Using the listing below, copy exactly the lines from the one containing "on the floor." to the one containing "draftHinge = np.array([-110.585, 0, 107.897])", both lines included, and no others.

■ **AVAILABLE DATA**:
────────────────────

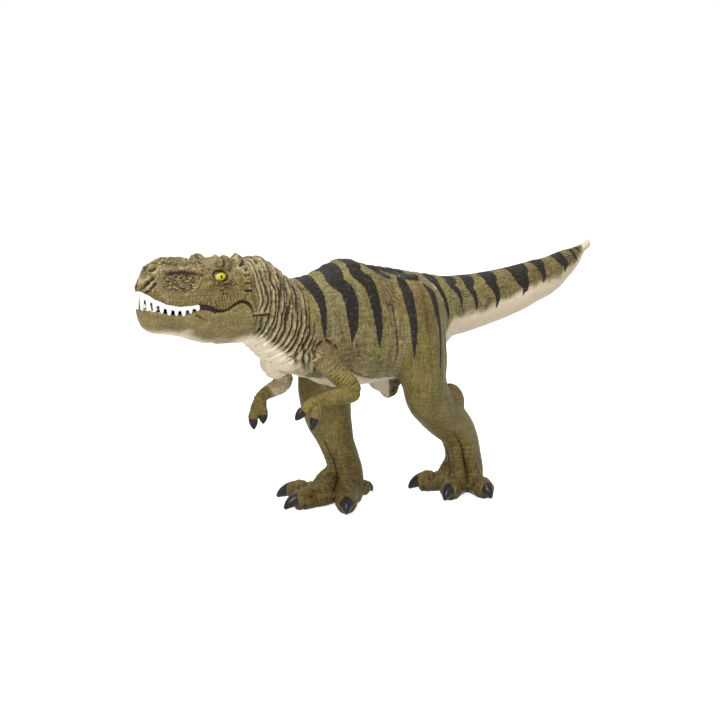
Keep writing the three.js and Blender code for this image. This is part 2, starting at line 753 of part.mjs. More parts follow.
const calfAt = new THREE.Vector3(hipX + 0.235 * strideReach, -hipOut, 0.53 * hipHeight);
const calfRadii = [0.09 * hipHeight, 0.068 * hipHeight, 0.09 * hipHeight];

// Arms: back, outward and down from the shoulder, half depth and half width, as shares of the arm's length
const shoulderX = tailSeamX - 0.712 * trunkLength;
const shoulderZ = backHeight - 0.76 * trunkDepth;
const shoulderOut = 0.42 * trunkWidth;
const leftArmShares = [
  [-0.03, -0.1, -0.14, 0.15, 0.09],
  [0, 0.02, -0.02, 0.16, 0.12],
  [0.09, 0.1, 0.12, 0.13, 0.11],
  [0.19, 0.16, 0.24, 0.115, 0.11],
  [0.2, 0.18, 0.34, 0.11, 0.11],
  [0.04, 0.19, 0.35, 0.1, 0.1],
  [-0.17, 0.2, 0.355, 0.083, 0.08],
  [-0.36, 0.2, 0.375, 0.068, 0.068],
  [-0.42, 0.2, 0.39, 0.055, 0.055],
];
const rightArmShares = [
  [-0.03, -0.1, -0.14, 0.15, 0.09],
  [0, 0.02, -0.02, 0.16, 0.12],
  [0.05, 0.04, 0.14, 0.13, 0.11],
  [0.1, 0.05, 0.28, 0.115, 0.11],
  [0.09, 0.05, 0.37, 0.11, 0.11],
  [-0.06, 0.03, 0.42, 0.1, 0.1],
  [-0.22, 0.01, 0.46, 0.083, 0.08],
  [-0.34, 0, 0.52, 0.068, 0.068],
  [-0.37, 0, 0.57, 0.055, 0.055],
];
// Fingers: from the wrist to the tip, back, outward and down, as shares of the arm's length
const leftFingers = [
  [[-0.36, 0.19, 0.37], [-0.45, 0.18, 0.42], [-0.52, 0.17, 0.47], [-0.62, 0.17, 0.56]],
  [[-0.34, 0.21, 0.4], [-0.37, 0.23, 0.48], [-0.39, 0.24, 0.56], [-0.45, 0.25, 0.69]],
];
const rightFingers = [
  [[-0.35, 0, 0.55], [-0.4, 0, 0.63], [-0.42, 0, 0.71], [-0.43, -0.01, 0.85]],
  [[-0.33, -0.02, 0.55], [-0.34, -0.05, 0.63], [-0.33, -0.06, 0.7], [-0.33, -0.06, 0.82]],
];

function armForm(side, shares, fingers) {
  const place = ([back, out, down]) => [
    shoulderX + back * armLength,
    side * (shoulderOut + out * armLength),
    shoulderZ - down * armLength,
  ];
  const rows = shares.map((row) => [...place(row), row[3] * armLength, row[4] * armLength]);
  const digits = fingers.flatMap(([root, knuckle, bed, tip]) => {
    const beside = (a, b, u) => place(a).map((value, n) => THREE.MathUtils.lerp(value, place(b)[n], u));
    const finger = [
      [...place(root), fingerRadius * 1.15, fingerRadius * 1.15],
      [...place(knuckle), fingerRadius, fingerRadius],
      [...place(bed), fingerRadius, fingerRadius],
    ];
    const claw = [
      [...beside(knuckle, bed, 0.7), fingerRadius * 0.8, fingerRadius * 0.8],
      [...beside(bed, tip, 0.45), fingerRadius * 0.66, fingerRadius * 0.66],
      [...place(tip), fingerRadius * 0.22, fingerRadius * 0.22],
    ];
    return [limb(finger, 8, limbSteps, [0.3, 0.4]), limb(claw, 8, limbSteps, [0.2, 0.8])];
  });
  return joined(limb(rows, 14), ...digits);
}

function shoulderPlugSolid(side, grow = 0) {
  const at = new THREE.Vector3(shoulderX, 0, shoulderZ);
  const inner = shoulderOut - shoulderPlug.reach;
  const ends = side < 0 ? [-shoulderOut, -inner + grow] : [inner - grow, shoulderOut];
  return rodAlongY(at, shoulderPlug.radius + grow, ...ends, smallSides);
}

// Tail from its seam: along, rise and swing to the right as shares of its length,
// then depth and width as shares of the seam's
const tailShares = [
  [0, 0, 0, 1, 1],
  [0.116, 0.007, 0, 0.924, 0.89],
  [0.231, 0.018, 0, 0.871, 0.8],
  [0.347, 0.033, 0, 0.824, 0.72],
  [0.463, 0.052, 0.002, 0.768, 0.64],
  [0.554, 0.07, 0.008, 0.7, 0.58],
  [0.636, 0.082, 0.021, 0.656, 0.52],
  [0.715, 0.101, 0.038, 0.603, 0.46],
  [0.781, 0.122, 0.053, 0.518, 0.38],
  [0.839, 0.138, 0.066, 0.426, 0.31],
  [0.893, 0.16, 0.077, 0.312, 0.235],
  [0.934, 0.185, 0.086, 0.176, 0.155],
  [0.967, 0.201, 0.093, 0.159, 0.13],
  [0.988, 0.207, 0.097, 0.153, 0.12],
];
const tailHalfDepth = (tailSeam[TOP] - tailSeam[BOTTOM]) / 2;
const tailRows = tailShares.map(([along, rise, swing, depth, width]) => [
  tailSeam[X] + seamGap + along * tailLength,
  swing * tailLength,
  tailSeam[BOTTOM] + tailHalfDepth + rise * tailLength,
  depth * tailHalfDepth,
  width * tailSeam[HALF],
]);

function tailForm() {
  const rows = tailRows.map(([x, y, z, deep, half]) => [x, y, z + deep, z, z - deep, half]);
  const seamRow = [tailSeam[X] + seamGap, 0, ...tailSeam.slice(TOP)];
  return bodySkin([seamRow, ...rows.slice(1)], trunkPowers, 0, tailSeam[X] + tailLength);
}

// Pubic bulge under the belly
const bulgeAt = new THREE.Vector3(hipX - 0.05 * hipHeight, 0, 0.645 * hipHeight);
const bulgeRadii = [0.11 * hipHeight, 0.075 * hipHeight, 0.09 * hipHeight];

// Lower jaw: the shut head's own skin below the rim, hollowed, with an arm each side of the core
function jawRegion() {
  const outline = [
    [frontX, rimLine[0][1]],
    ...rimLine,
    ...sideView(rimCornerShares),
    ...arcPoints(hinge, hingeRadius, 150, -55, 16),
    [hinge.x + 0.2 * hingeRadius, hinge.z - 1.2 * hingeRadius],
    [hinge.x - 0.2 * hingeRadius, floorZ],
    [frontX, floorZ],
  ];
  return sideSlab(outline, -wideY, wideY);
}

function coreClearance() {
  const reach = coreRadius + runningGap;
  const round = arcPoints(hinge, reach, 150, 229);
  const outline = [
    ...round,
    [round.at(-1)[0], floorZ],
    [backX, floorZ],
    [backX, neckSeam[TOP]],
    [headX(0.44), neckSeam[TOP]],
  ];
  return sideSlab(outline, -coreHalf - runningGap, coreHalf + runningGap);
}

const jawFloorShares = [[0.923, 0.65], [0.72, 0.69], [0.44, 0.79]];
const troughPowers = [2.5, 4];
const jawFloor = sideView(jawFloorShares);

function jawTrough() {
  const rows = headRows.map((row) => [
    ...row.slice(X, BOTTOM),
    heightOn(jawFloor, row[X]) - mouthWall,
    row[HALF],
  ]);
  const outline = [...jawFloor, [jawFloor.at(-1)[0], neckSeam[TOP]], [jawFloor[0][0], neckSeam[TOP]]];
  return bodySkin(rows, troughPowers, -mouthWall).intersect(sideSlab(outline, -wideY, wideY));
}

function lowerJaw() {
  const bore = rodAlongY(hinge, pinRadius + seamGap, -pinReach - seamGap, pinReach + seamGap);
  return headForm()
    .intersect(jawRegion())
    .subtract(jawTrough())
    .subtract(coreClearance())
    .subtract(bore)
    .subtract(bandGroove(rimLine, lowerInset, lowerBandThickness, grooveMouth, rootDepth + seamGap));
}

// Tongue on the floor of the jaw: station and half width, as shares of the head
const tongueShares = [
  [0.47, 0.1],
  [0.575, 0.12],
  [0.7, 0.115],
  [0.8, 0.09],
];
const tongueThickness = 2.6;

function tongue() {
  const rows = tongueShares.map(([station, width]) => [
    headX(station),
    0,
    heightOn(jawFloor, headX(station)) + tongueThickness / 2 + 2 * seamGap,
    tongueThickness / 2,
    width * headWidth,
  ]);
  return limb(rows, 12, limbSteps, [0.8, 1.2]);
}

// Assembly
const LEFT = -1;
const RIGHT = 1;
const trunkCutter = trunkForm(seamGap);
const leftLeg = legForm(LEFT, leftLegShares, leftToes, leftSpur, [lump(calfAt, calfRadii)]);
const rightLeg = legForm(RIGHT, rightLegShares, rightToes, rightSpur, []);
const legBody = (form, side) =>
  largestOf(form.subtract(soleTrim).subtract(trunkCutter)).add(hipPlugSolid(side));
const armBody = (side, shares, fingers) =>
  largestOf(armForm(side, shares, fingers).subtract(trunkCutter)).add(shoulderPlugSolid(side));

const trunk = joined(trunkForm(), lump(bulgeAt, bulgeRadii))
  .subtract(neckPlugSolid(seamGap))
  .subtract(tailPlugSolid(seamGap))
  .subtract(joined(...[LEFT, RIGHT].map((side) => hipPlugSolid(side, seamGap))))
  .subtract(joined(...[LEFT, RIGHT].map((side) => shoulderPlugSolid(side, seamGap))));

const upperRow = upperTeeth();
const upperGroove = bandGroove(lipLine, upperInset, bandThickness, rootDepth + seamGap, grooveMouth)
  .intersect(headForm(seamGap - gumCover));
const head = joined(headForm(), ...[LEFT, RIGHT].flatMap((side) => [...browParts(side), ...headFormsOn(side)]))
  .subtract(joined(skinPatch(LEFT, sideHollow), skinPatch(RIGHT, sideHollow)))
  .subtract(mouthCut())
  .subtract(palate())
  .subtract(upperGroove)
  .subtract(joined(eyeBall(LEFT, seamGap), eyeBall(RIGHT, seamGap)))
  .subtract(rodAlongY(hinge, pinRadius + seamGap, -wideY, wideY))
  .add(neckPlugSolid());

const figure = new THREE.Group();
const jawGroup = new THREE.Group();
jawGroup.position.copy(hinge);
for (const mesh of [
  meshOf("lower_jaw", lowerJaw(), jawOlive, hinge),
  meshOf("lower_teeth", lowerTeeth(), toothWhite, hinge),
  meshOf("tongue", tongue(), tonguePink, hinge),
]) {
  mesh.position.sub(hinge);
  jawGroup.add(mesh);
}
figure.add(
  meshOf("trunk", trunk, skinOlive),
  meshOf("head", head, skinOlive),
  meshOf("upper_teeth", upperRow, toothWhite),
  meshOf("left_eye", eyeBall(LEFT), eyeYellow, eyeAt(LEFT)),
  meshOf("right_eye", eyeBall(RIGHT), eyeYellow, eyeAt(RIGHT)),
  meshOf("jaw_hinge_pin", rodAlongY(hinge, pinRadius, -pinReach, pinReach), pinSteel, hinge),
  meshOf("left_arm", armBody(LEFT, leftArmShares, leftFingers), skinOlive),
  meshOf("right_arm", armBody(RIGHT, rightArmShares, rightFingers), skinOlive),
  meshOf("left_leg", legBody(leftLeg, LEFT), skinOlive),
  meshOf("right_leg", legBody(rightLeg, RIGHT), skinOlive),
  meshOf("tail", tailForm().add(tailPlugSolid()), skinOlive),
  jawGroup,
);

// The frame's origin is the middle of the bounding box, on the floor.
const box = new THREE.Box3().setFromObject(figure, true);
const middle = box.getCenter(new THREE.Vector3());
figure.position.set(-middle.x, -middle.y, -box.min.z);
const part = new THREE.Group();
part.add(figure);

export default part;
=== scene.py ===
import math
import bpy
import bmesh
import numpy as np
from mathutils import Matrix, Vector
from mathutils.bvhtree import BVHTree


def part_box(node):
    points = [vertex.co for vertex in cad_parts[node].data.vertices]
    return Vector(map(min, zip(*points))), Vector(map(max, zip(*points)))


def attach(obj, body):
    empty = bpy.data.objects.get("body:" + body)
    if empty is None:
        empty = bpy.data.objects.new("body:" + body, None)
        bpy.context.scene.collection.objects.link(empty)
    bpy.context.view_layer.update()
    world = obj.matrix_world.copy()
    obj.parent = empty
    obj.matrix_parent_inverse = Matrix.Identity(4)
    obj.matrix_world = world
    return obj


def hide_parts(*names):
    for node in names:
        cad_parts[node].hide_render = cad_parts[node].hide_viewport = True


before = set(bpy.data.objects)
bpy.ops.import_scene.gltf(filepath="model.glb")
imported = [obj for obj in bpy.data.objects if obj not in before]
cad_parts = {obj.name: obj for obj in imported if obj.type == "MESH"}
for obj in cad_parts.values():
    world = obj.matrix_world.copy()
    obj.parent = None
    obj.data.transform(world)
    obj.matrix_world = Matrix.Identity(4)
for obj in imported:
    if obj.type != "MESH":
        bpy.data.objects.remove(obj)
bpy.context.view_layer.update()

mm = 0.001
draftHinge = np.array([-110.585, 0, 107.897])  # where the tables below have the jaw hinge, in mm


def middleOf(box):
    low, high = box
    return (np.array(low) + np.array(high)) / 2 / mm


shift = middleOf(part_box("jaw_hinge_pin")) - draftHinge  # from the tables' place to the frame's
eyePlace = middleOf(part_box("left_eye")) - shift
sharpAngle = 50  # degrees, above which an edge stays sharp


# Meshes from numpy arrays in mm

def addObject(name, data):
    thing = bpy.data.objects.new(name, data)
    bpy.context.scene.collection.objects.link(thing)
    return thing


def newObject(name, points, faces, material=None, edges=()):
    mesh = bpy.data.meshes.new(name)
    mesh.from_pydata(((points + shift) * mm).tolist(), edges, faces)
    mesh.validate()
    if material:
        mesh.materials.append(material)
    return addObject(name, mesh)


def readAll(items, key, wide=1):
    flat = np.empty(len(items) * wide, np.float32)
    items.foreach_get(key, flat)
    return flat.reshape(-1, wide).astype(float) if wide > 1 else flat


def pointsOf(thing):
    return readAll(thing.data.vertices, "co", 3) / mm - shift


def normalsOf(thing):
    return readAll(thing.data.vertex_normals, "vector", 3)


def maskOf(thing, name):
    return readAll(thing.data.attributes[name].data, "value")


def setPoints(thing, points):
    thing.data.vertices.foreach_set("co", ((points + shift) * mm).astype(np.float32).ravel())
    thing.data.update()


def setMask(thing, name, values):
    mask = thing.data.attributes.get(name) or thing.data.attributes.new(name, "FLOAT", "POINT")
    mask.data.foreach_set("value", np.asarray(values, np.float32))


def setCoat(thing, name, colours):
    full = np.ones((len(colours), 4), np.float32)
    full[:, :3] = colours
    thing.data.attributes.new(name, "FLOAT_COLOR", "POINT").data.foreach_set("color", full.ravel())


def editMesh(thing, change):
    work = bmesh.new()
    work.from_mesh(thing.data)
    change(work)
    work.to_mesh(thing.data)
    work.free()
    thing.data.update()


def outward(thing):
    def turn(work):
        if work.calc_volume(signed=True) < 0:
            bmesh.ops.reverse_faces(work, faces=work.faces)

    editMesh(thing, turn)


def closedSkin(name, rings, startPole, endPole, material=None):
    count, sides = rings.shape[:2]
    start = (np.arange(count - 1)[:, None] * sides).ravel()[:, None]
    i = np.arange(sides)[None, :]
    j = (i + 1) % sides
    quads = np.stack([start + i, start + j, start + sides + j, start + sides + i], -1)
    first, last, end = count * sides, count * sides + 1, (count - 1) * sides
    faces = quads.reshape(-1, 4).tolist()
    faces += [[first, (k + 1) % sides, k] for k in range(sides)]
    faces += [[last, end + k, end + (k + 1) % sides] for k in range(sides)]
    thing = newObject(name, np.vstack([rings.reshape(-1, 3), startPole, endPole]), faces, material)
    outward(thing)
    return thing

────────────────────

■ **ANSWER TO THIS TASK**:
// The frame's origin is the middle of the bounding box, on the floor.
const box = new THREE.Box3().setFromObject(figure, true);
const middle = box.getCenter(new THREE.Vector3());
figure.position.set(-middle.x, -middle.y, -box.min.z);
const part = new THREE.Group();
part.add(figure);

export default part;
=== scene.py ===
import math
import bpy
import bmesh
import numpy as np
from mathutils import Matrix, Vector
from mathutils.bvhtree import BVHTree


def part_box(node):
    points = [vertex.co for vertex in cad_parts[node].data.vertices]
    return Vector(map(min, zip(*points))), Vector(map(max, zip(*points)))


def attach(obj, body):
    empty = bpy.data.objects.get("body:" + body)
    if empty is None:
        empty = bpy.data.objects.new("body:" + body, None)
        bpy.context.scene.collection.objects.link(empty)
    bpy.context.view_layer.update()
    world = obj.matrix_world.copy()
    obj.parent = empty
    obj.matrix_parent_inverse = Matrix.Identity(4)
    obj.matrix_world = world
    return obj


def hide_parts(*names):
    for node in names:
        cad_parts[node].hide_render = cad_parts[node].hide_viewport = True


before = set(bpy.data.objects)
bpy.ops.import_scene.gltf(filepath="model.glb")
imported = [obj for obj in bpy.data.objects if obj not in before]
cad_parts = {obj.name: obj for obj in imported if obj.type == "MESH"}
for obj in cad_parts.values():
    world = obj.matrix_world.copy()
    obj.parent = None
    obj.data.transform(world)
    obj.matrix_world = Matrix.Identity(4)
for obj in imported:
    if obj.type != "MESH":
        bpy.data.objects.remove(obj)
bpy.context.view_layer.update()

mm = 0.001
draftHinge = np.array([-110.585, 0, 107.897])  # where the tables below have the jaw hinge, in mm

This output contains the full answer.